Which piece of media, aside from the videos, do you find the most important or interesting?
Well, the materials downstairs, the books, pamphlets, manuscripts, documents, and other items from across Yale Library’s collections that trace the history of first person documentation following anti-Jewish violence back to the 1903 pogrom in Kishinev, are quite remarkable. I don’t think I’ve ever seen a collection of these types of texts and documentation in an exhibit like this before. But honestly, it was hard enough to pick the excerpts for display. It’s so hard to choose one thing to highlight. Every omission Konstanze Kunst, my co-curator, and I were forced to make, because of space, felt like a betrayal. They are all essential and insufficient fragments of a story that is so enormous and monstrous it cannot be expressed in a hundred Beineckes.

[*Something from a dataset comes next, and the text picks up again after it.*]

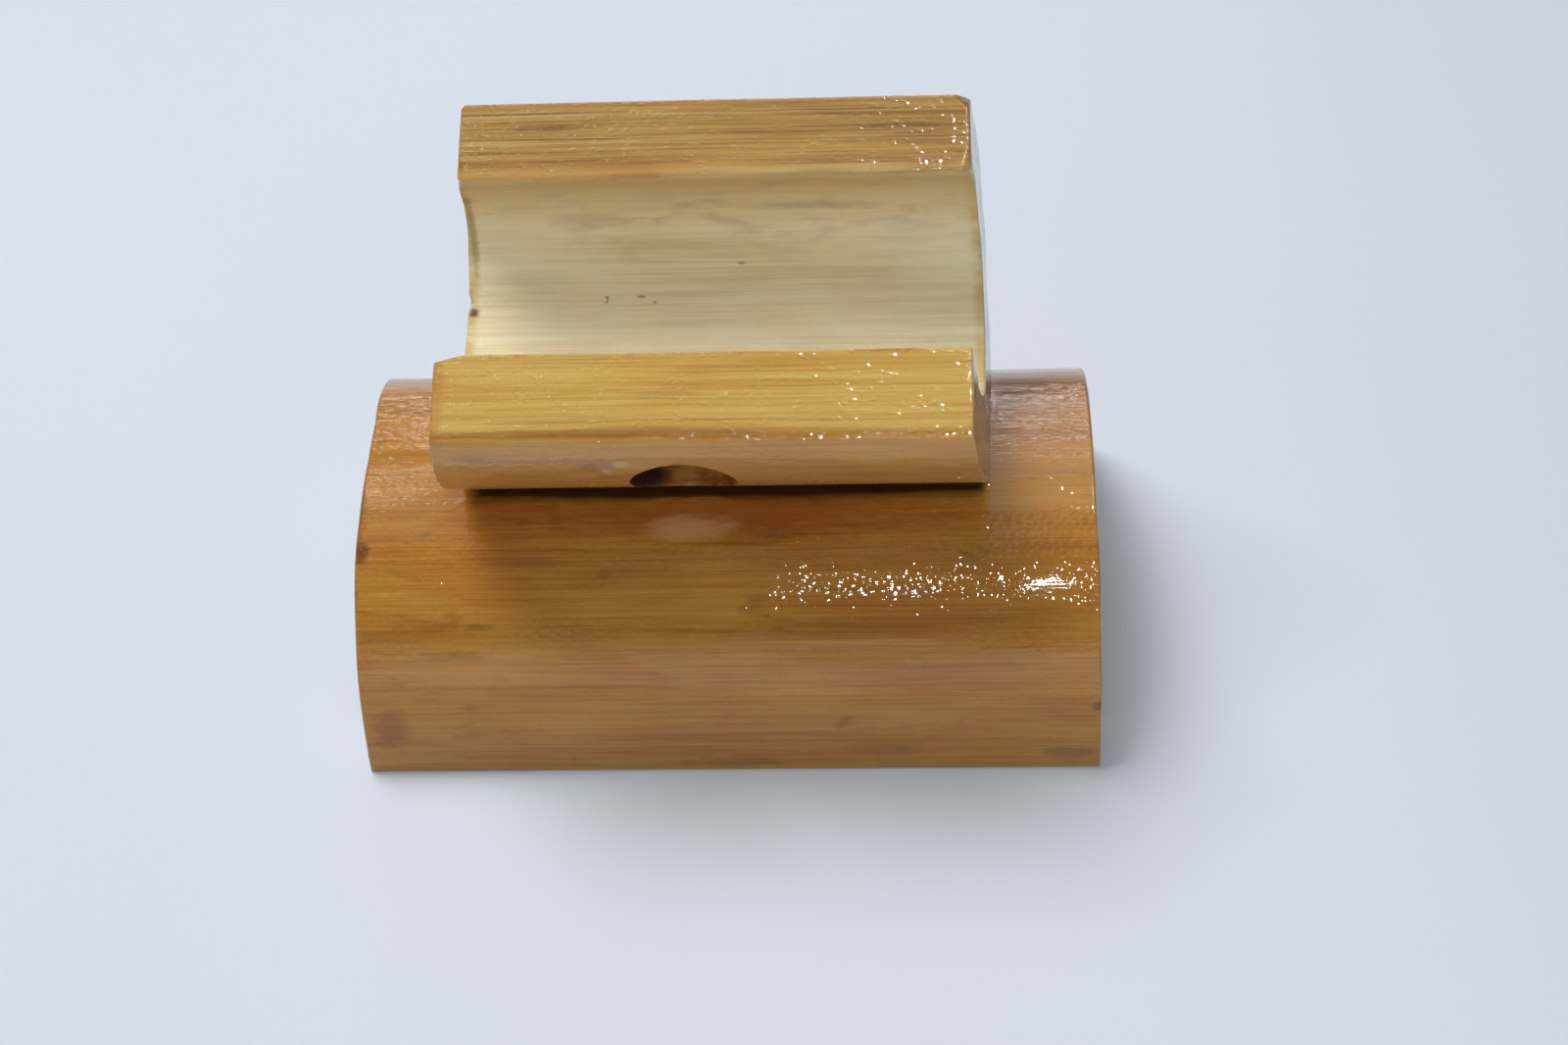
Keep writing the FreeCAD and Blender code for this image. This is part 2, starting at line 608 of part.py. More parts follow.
# the thread is left standing between grooves cut round the shank
gap_profile = offset_sketch(screws, "thread_gap_profile", "screwOffset")
gap = dim("threadGap")
outside = shank_r + 0.6
edges = add_lines(gap_profile, [(core_r, plain), (outside, plain - 0.3),
                                (outside, plain + gap + 0.3), (core_r, plain + gap)])
gap_profile.addConstraint(Sketcher.Constraint("Vertical", edges[1]))
gap_profile.addConstraint(Sketcher.Constraint("Vertical", edges[3]))
bind(gap_profile, "core", "DistanceX", -1, 1, edges[0], 1, core_r)
bind(gap_profile, "outside", "DistanceX", -1, 1, edges[0], 2, outside)
bind(gap_profile, "start", "DistanceY", -1, 1, edges[0], 1, plain)
bind(gap_profile, "gap", "DistanceY", edges[0], 1, edges[2], 2, gap)
bind(gap_profile, "lowFlank", "DistanceY", edges[0], 2, edges[0], 1, 0.3)
bind(gap_profile, "highFlank", "DistanceY", edges[2], 2, edges[1], 2, 0.3)
drive(gap_profile, "core", sheet_value("screwCoreRadius"))
drive(gap_profile, "outside", sheet_value("screwShankRadius") + " + 0.6")
drive(gap_profile, "start", sheet_value("screwPlainLength"))
drive(gap_profile, "gap", sheet_value("threadGap"))

thread_gap = revolve(screws, "PartDesign::Groove", "thread_gap", gap_profile)
gap_volume = volume_of(thread_gap)

thread = screws.newObject("PartDesign::LinearPattern", "thread")
thread.Originals = [thread_gap]
thread.Direction = (origin_item(screws, "Z_Axis"), [""])
thread.Length = (THREADS - 1) * dim("threadPitch")
thread.setExpression("Length", "%d * Dimensions.threadPitch" % (THREADS - 1))
thread.Occurrences = THREADS
screws.Tip = thread
thread_volume = volume_of(thread)

slot_sketch = new_sketch(screws, "XY_Plane", "recess_slot_outline")
slot_sketch.AttachmentOffset = FreeCAD.Placement(FreeCAD.Vector(screw_x, 0, 0), FreeCAD.Rotation())
slot_sketch.setExpression(".AttachmentOffset.Base.x", sheet_value("screwOffset"))
arm = dim("recessSpan") / 2.0
half_slot = dim("recessWidth") / 2.0
edges = add_lines(slot_sketch, [(-arm, -half_slot), (arm, -half_slot), (arm, half_slot), (-arm, half_slot)])
for index, kind in enumerate(("Horizontal", "Vertical", "Horizontal", "Vertical")):
    slot_sketch.addConstraint(Sketcher.Constraint(kind, edges[index]))
slot_sketch.addConstraint(Sketcher.Constraint("Symmetric", edges[0], 1, edges[1], 2, -1, 1))
bind(slot_sketch, "span", "DistanceX", edges[0], 1, edges[0], 2, 2.0 * arm)
bind(slot_sketch, "width", "DistanceY", edges[1], 1, edges[1], 2, 2.0 * half_slot)
drive(slot_sketch, "span", sheet_value("recessSpan"))
drive(slot_sketch, "width", sheet_value("recessWidth"))

recess_slot = screws.newObject("PartDesign::Pocket", "recess_slot")
recess_slot.Profile = slot_sketch
recess_slot.Type = "Length"
recess_slot.Length = dim("recessDepth")
recess_slot.setExpression("Length", sheet_value("recessDepth"))
recess_slot.Reversed = True
slot_volume = volume_of(recess_slot)

recess = screws.newObject("PartDesign::PolarPattern", "cross_recess")
recess.Originals = [recess_slot]
recess.Axis = (slot_sketch, ["N_Axis"])
recess.Angle = 90.0
recess.Occurrences = 2
screws.Tip = recess
recess_volume = volume_of(recess)
assert turned_volume > gap_volume > thread_volume > slot_volume > recess_volume

pair = mirror(screws, "screw_pair", [recess])
pair.TransformMode = "Whole shape"
assert abs(volume_of(pair) - 2.0 * recess_volume) < 0.001 * recess_volume
assert len(pair.Shape.Solids) == 2

# ------------------------------------------------------------ check and save
doc.recompute()
for item in doc.Objects:
    bad = [state for state in item.State if state in ("Invalid", "Error")]
    assert not bad, "%s is %s" % (item.Label, bad)

os.makedirs("parts", exist_ok=True)
for body in (base, cradle, glue, screws):
    shape = body.Shape
    assert not shape.isNull() and shape.isValid() and shape.Volume > 0.0, body.Label
    shape.exportStep("parts/%s.step" % body.Label)
    box = shape.BoundBox
    print("%-14s solids %d  volume %9.1f  x %.2f..%.2f  y %.2f..%.2f  z %.2f..%.2f" % (
        body.Label, len(shape.Solids), shape.Volume,
        box.XMin, box.XMax, box.YMin, box.YMax, box.ZMin, box.ZMax))
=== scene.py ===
import math

import bmesh
import bpy
import numpy as np
from mathutils import Matrix, Vector


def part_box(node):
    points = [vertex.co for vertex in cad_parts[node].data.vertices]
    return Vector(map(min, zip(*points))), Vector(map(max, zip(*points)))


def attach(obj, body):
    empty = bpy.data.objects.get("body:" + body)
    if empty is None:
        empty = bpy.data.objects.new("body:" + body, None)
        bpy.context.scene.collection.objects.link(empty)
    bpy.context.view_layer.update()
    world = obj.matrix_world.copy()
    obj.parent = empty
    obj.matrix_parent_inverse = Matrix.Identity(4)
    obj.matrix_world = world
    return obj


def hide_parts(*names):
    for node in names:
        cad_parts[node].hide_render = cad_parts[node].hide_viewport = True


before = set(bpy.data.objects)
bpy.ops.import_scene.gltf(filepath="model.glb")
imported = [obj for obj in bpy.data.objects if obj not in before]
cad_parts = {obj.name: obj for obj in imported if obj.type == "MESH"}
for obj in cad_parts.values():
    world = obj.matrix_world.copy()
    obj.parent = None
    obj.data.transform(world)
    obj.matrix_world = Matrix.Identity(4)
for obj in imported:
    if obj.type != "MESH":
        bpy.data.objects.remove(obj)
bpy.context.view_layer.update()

MM = 0.001

# ------------------------------------------------------------------ sizes, in millimetres
base_low, base_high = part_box("base_culm")
cradle_low, cradle_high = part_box("cradle_culm")
BASE_R = (base_high.y - base_low.y) / 2 / MM
BASE_WALL = 11.0
BASE_HALF = (base_high.x - base_low.x) / 2 / MM
BASE_LEAN = math.radians(0.9)
SEAT_Z = 35.576
SEAT_LEFT, SEAT_RIGHT = -34.0, 32.5
CRADLE_R = cradle_high.y / MM
CRADLE_WALL = 12.7
CRADLE_LEFT, CRADLE_RIGHT = -38.4, 36.9
LEFT_LEAN, LEFT_YAW = math.radians(2.8), math.radians(0.9)
RIGHT_LEAN, RIGHT_YAW = math.radians(4.0), math.radians(1.7)
FLAT = 28.117
AXIS_Z = cradle_low.z / MM + FLAT
TILT = math.radians(22.3)
RISE = 7.45
HOLE_R = 7.5
HOLE_X = -4.8
HOLE_DROP = math.radians(36.0)


# ------------------------------------------------------------------ camera
def make_camera():
    """The viewing angle: a little right of the front, looking down at 44 degrees, rolled 4 degrees."""
    elevation, roll, azimuth = math.radians(43.887), math.radians(-3.898), math.radians(4.61)
    back = Vector((math.sin(azimuth) * math.cos(elevation),
                   -math.cos(azimuth) * math.cos(elevation), math.sin(elevation)))
    level = Vector((math.cos(azimuth), math.sin(azimuth), 0.0))
    rise = back.cross(level)
    right = level * math.cos(roll) + rise * math.sin(roll)
    up = rise * math.cos(roll) - level * math.sin(roll)
    distance, to_the_right, upwards = 425.62, 6.388, 12.395
    spot = (back * distance + right * to_the_right + up * upwards) * MM
    data = bpy.data.cameras.new("camera")
    data.sensor_width = 36.0
    data.lens = 60.75
    data.clip_start, data.clip_end = 0.01, 20.0
    camera = bpy.data.objects.new("camera", data)
    camera.matrix_world = Matrix((
        (right.x, up.x, back.x, spot.x),
        (right.y, up.y, back.y, spot.y),
        (right.z, up.z, back.z, spot.z),
        (0.0, 0.0, 0.0, 1.0)))
    bpy.context.collection.objects.link(camera)
    bpy.context.scene.camera = camera


# ------------------------------------------------------------------ repeatable noise for shapes
def hashed(a, b, seed):
    h = (a * 374761393 + b * 668265263 + seed * 2246822519) & 0xFFFFFFFF
    h = ((h ^ (h >> 13)) * 1274126177) & 0xFFFFFFFF
    h = h ^ (h >> 16)
    return h / 2147483647.5 - 1.0


def ripple(a, b, seed):
    """Smooth noise from -1 to 1 over a plane."""
    ia, ib = np.floor(a).astype(np.int64), np.floor(b).astype(np.int64)
    fa, fb = a - ia, b - ib
    fa, fb = fa * fa * (3 - 2 * fa), fb * fb * (3 - 2 * fb)
    low = hashed(ia, ib, seed) * (1 - fa) + hashed(ia + 1, ib, seed) * fa
    high = hashed(ia, ib + 1, seed) * (1 - fa) + hashed(ia + 1, ib + 1, seed) * fa
    return low * (1 - fb) + high * fb


def bump_at(a, b, a0, b0, wide_a, wide_b):
    return np.exp(-((a - a0) / wide_a) ** 2 - ((b - b0) / wide_b) ** 2)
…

What do you want the lasting impact of this exhibit to be?
Sadly, an exhibit like this is fleeting and temporary, so I’m not sure if it will have a lasting impact. But at its core it’s a summons to listen and watch and learn from survivors, many of which in the case of the video archive were, or could have been your neighbors in New Haven. Individuals with rich and unique lives who experienced terrible suffering, but devoted themselves to documenting their experiences so that we hopefully could learn from them. It’s summons and an obligation that each generation has to approach anew.
Correction: An earlier version of this article incorrectly identified Dori Laub as a television producer. He was actually a psychiatrist.